**Stated exercise:** Set down, exactly as they appear, the lines from the line holding "bushings_bottom();" through the line holding "before = set(bpy.data.objects)", inclusive; output nothing outside that range.

**Available data:**
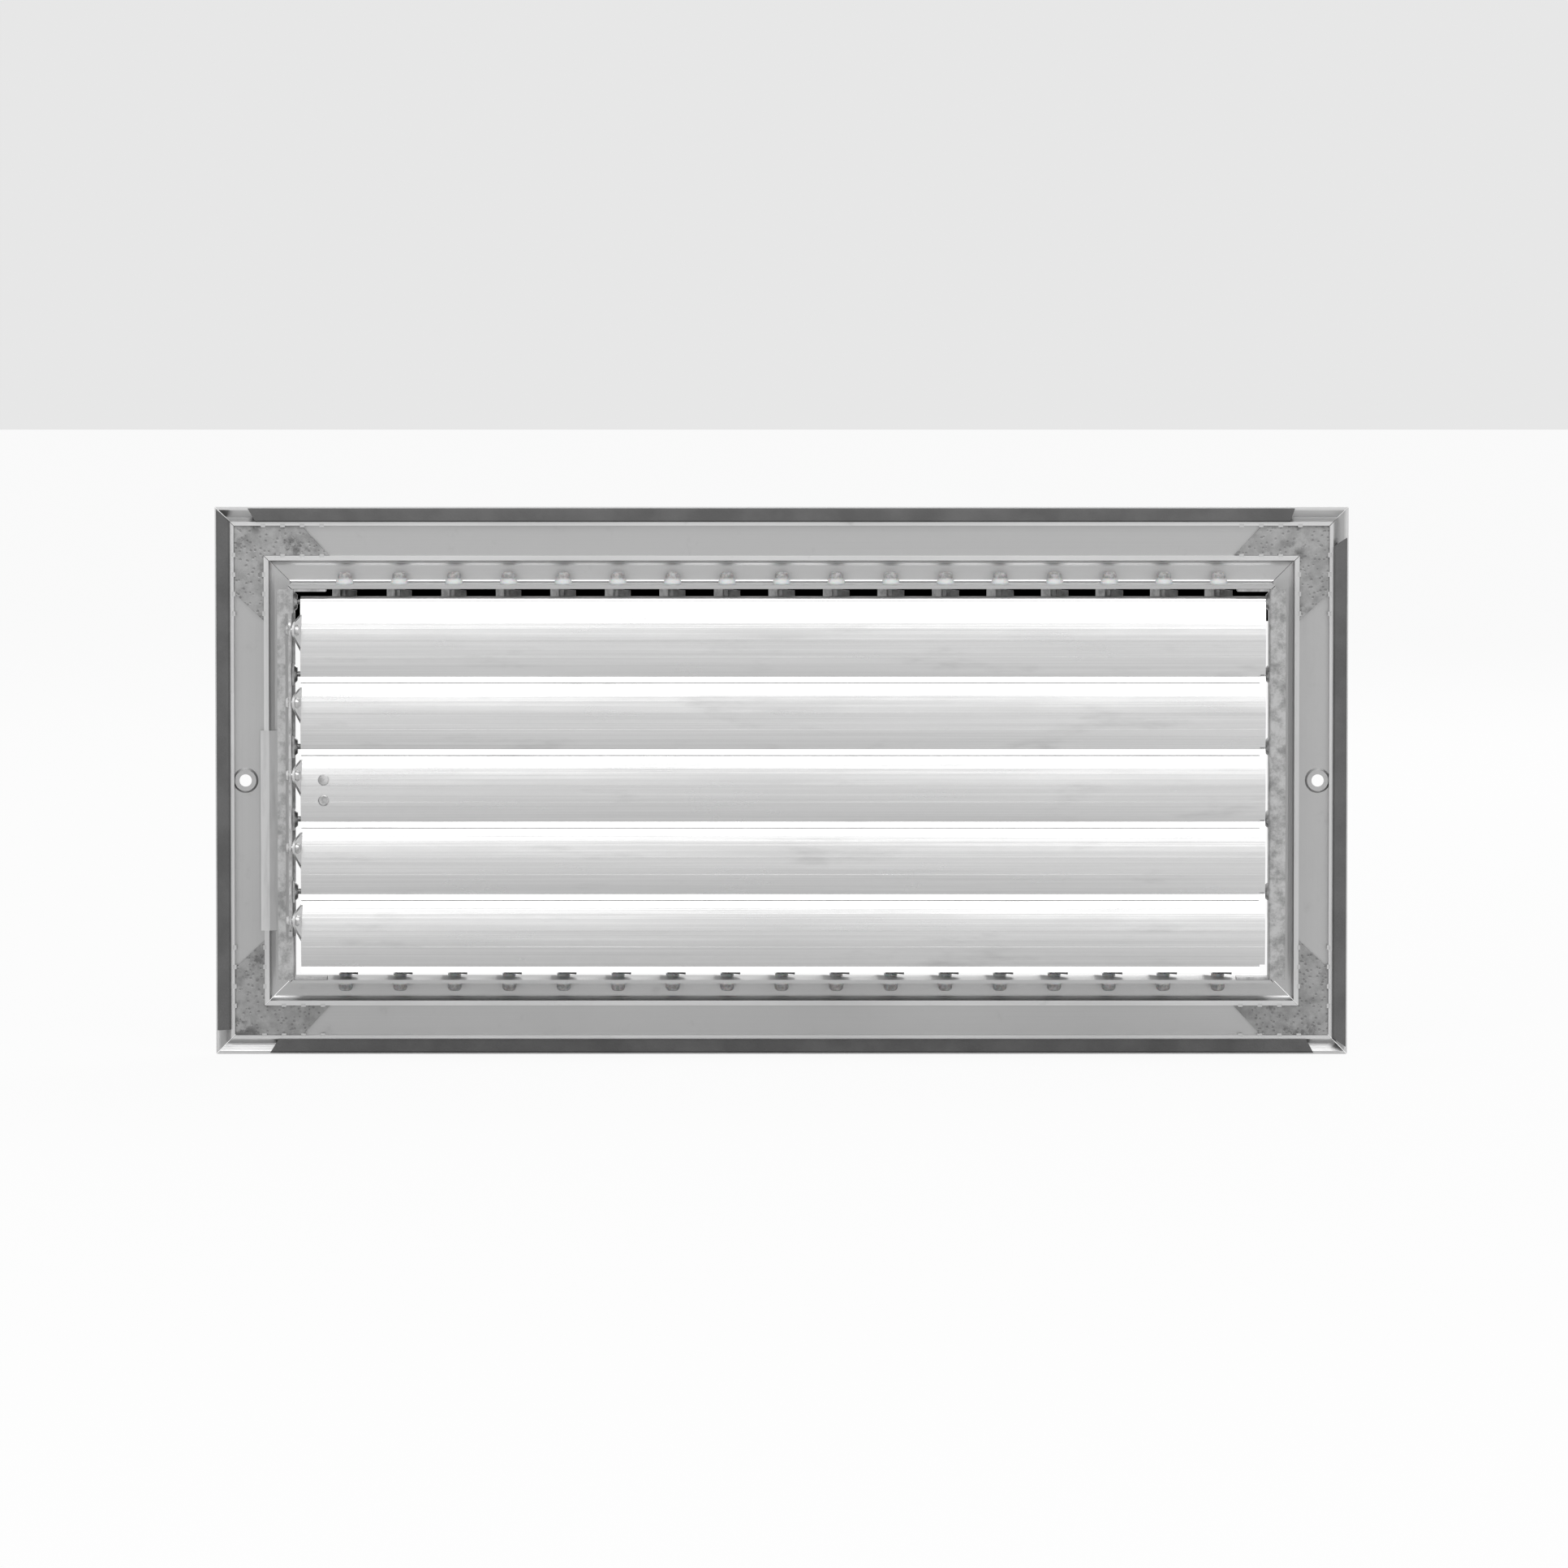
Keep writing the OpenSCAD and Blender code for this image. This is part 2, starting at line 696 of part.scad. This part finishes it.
// A rivet that is fixed in an ear, with the link bar turning on its shank
module link_rivet(k) {
    tail_x = link_x - link_t - rivet_play;
    shank_end = rivet_x + ear_t / cos(ear_lean) + rivet_r * tan(ear_lean);
    color("silver") shutter_at(k) translate([0, -rivet_out, -rivet_drop]) {
        translate([tail_x - rivet_head_h, 0, 0])
            x_cone(rivet_head_r - rivet_taper, rivet_head_r, rivet_head_h);
        translate([tail_x - bite, 0, 0]) x_cone(rivet_r, rivet_r, shank_end - tail_x + bite);
        translate([rivet_x, 0, 0]) rotate([0, 0, -ear_lean]) translate([ear_t, 0, 0])
            x_cone(rivet_head_r, rivet_head_r - rivet_taper, rivet_head_h);
    }
}

// The flat bar behind the ears
module link_bar() {
    top = shutter_z(1) - rivet_drop;
    bottom = shutter_z(shutter_count) - rivet_drop;
    color("silver") difference() {
        translate([link_x, -shutter_d - rivet_out, 0]) side_plate(link_t) {
            translate([-link_w / 2, bottom - link_end + link_w / 2])
                square([link_w, top - bottom + 2 * link_end - link_w]);
            for (z = [bottom - link_end + link_w / 2, top + link_end - link_w / 2])
                translate([0, z]) circle(r = link_w / 2);
        }
        for (k = [1:shutter_count])
            translate([link_x - link_t - cut, -shutter_d - rivet_out, shutter_z(k) - rivet_drop])
                x_cone(rivet_r + link_fit, rivet_r + link_fit, link_t + 2 * cut);
    }
}

// The operating lever: a foot behind the middle shutter, an arm and a finger tab
module damper_lever() {
    tip = [-lever_reach, lever_rise];
    along = (tip - lever_knee) / norm(tip - lever_knee);
    across = [-along[1], along[0]] * lever_w / 2;
    tab = along * lever_t;
    color("silver") shutter_at(3) {
        difference() {
            translate([lever_x, -foot_out, foot_bottom]) cube([foot_w, lever_t, foot_h]);
            lever_holes();
        }
        translate([lever_x, 0, 0]) side_plate(lever_t) polygon([
            [foot_out, foot_top], [foot_out, foot_bottom], [lever_root, foot_bottom + 2],
            lever_knee + across, tip + across, tip - across, lever_knee - across,
            [lever_root, foot_top]
        ]);
        translate([lever_x + lever_tab, 0, 0]) side_plate(lever_tab + lever_t)
            polygon([tip + across, tip - across, tip - across - tab, tip + across - tab]);
    }
}

// Two rivets, with heads that are formed onto the arched duct face of the middle shutter
module lever_rivets() {
    tail = foot_out - lever_t;
    color("silver") shutter_at(3) for (z = foot_rivet_z) {
        face = blade_out(z);
        translate([foot_rivet_x, -tail, z]) rotate([90, 0, 0]) {
            translate([0, 0, -rivet_head_h]) cylinder(r = rivet_head_r, h = rivet_head_h);
            translate([0, 0, -bite]) cylinder(r = rivet_r, h = face - tail + 2 * bite);
        }
        difference() {
            translate([foot_rivet_x, bite - face, z]) rotate([90, 0, 0])
                cylinder(r1 = rivet_head_r, r2 = rivet_head_r - rivet_taper, h = rivet_head_h + bite);
            translate([foot_rivet_x + foot_w, 0, 0]) side_plate(2 * foot_w) blade_outline();
        }
    }
}

frame_top();
frame_bottom();
frame_left();
frame_right();
corner_key_top_left();
corner_key_top_right();
corner_key_bottom_left();
corner_key_bottom_right();
gasket_top();
gasket_bottom();
gasket_left();
gasket_right();
bushings_top();
bushings_bottom();
damper_rail_left();
damper_rail_right();
blank_label();
vane(1);  // vane_01
vane(2);  // vane_02
vane(3);  // vane_03
vane(4);  // vane_04
vane(5);  // vane_05
vane(6);  // vane_06
vane(7);  // vane_07
vane(8);  // vane_08
vane(9);  // vane_09
vane(10);  // vane_10
vane(11);  // vane_11
vane(12);  // vane_12
vane(13);  // vane_13
vane(14);  // vane_14
vane(15);  // vane_15
vane(16);  // vane_16
vane(17);  // vane_17
shutter(1);  // shutter_1
shutter(2);  // shutter_2
shutter(3);  // shutter_3
shutter(4);  // shutter_4
shutter(5);  // shutter_5
pivot_pins(1);  // pivot_pins_1
pivot_pins(2);  // pivot_pins_2
pivot_pins(3);  // pivot_pins_3
pivot_pins(4);  // pivot_pins_4
pivot_pins(5);  // pivot_pins_5
link_rivet(1);  // link_rivet_1
link_rivet(2);  // link_rivet_2
link_rivet(3);  // link_rivet_3
link_rivet(4);  // link_rivet_4
link_rivet(5);  // link_rivet_5
link_bar();
damper_lever();
lever_rivets();
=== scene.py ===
"""The looks of a sidewall supply register, seen from its duct side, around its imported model.

Lengths in this script are millimetres until a mesh or a lamp is made. +X is the photograph's right,
+Z its top, and +Y goes into the room. A depth d is measured from the wall towards the duct: y = -d.
"""

import math

import bpy
import numpy as np
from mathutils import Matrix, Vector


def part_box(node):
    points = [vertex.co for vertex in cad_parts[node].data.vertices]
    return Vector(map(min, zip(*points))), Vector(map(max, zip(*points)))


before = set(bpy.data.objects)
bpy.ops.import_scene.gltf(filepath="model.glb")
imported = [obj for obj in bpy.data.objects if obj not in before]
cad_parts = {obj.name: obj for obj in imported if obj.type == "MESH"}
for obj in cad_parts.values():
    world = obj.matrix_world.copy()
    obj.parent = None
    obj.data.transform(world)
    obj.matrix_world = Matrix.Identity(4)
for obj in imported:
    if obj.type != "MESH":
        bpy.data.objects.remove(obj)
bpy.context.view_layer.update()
MM = 0.001


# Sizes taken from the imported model

def node_box(name):
    """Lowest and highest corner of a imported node, in millimetres."""
    low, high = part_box(name)
    return np.array(low) / MM, np.array(high) / MM


FRAME_LOW = node_box("frame_left")[0]
FRAME_HIGH = node_box("frame_right")[1]
FACE_W = FRAME_HIGH[0] - FRAME_LOW[0]
FACE_H = FRAME_HIGH[2] - FRAME_LOW[2]


# Materials

class Value:
    """One socket in a material's node tree. Arithmetic on it adds Math nodes."""

    def __init__(self, finish, socket):
        self.finish = finish
        self.socket = socket

    def math(self, operation, *operands):
        return self.finish.add("Math", {"operation": operation}, dict(enumerate(operands)))

    def __add__(self, other):
        return self.math("ADD", self, other)

    def __sub__(self, other):
        return self.math("SUBTRACT", self, other)

    def __mul__(self, other):
        return self.math("MULTIPLY", self, other)

    def __radd__(self, other):
        return self.math("ADD", other, self)

    def __rsub__(self, other):
        return self.math("SUBTRACT", other, self)

    def __rmul__(self, other):
        return self.math("MULTIPLY", other, self)

    def __abs__(self):
        return self.math("ABSOLUTE", self)

    def ramp(self, low, high, start=0.0, end=1.0):
        """Smooth step from start to end while the value goes from low to high."""
        limits = {"From Min": low, "From Max": high, "To Min": start, "To Max": end}
        return self.finish.add("MapRange", {"interpolation_type": "SMOOTHSTEP"}, {"Value": self, **limits})

    def near(self, centre, half, soft):
        """1 within half of centre, falling to 0 over soft."""
        return abs(self - centre).ramp(half, half + soft, 1.0, 0.0)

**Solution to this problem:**
bushings_bottom();
damper_rail_left();
damper_rail_right();
blank_label();
vane(1);  // vane_01
vane(2);  // vane_02
vane(3);  // vane_03
vane(4);  // vane_04
vane(5);  // vane_05
vane(6);  // vane_06
vane(7);  // vane_07
vane(8);  // vane_08
vane(9);  // vane_09
vane(10);  // vane_10
vane(11);  // vane_11
vane(12);  // vane_12
vane(13);  // vane_13
vane(14);  // vane_14
vane(15);  // vane_15
vane(16);  // vane_16
vane(17);  // vane_17
shutter(1);  // shutter_1
shutter(2);  // shutter_2
shutter(3);  // shutter_3
shutter(4);  // shutter_4
shutter(5);  // shutter_5
pivot_pins(1);  // pivot_pins_1
pivot_pins(2);  // pivot_pins_2
pivot_pins(3);  // pivot_pins_3
pivot_pins(4);  // pivot_pins_4
pivot_pins(5);  // pivot_pins_5
link_rivet(1);  // link_rivet_1
link_rivet(2);  // link_rivet_2
link_rivet(3);  // link_rivet_3
link_rivet(4);  // link_rivet_4
link_rivet(5);  // link_rivet_5
link_bar();
damper_lever();
lever_rivets();
=== scene.py ===
"""The looks of a sidewall supply register, seen from its duct side, around its imported model.

Lengths in this script are millimetres until a mesh or a lamp is made. +X is the photograph's right,
+Z its top, and +Y goes into the room. A depth d is measured from the wall towards the duct: y = -d.
"""

import math

import bpy
import numpy as np
from mathutils import Matrix, Vector


def part_box(node):
    points = [vertex.co for vertex in cad_parts[node].data.vertices]
    return Vector(map(min, zip(*points))), Vector(map(max, zip(*points)))


before = set(bpy.data.objects)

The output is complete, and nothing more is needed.